Traditionally, a family is expected to pray and eat together. By praying together, children are able to learn at an early age, to reflect, forgive and live together with faith and trust. These are not just spiritual values but every human being requires them to fully live as a human being. Many employers allege that an increasing number of school/university graduates are unable to reflectively and critically think about their job. This is because there seems to be no particular point in life when a child is introduced to this culture of reflection. At home, there seems no time for silence and reflection. People are silent only when asleep. Consequently, at the school level, students are only silent in the presence of a teacher – but the teacher also never keeps quiet to listen to what students have to say.
Surprisingly, no one seems to see the negative effects of lack of reflection and silence. Some youth and adolescents are leaving the Catholic church for “modern churches” because they are looking for “noise” since they have been accustomed to talking and they greatly lack the skill of silent reflection.
Praying, eating and working together whether at home or school helps the young to value their colleagues’ efforts and to understand the meaning of unity and trust. Our current society lacks these two values – employers may call them teamwork or collaboration and optimism and integrity respectively.

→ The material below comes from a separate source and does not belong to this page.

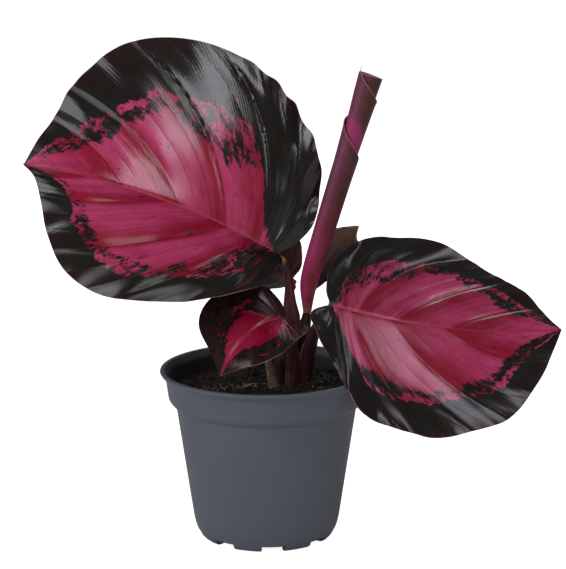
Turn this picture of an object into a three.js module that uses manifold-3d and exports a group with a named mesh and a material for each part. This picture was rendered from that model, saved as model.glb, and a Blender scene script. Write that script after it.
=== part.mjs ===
// A potted calathea: a young plant with two large leaves, a small front leaf, a rolled new leaf
// and two older leaves behind, standing in soil in a round nursery pot.
// Units are millimetres. The origin is the centre of the pot's base, on the surface that it
// stands on. +Z is up, +X is to the right as seen from the front, and the front faces -Y.

import * as THREE from 'three';
import Module from 'manifold-3d';
import { mergeVertices } from 'three/addons/utils/BufferGeometryUtils.js';

const wasm = await Module();
wasm.setup();

// ---------------------------------------------------------------- driving dimensions

const GAP = 0.35;                 // clearance between neighbouring pieces

const LIP_RADIUS = 60;            // pot: outer radius of the rolled lip
const POT_HEIGHT = 97;
const LIP_DEPTH = 4.6;            // the underside of the lip slopes in to the band
const BAND_TOP_RADIUS = 56.8;     // the straight band under the lip
const BAND_LOW_RADIUS = 55.2;
const BAND_LOW_Z = 80.4;
const CREASE_Z = 76;              // where the band rounds in to the tapering body
const BODY_TOP_RADIUS = 50.8;
const BODY_LOW_RADIUS = 41.4;
const BODY_LOW_Z = 12;
const WALL = 1.4;
const POT_SIDES = 48;
const FOOT_RADIUS = 38.6;         // the foot continues the rounded bottom of the wall
const FOOT_WIDTH = 7;
const FOOT_HEIGHT = 3.6;
const FOOT_NOTCHES = 8;
const NOTCH_WIDTH = 12.5;
const NOTCH_TURN = 6;             // degrees, turn of the notches from the front
const CENTRE_PAD_RADIUS = 7;
const FLOOR_TOP = 5;
const DRAIN_RADIUS = 3;
const DRAIN_CIRCLE = 23;
const DRAINS = 8;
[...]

All in all, nurturing soft-skills starts in the family. Since parents are the primary educators of their children, it is their first duty to ensure that children are brought up with the right values and skills needed to navigate the environment and work well with others to achieve personal and social goals. The schools too, need to build up a conducive culture in which students are able to develop human values on which soft-skills are built. Parents, teachers and school administrators are required to model these skills in order for the students to learn and apply them. This could be done by praying, working, eating and doing more thing together as long as the operating culture allows.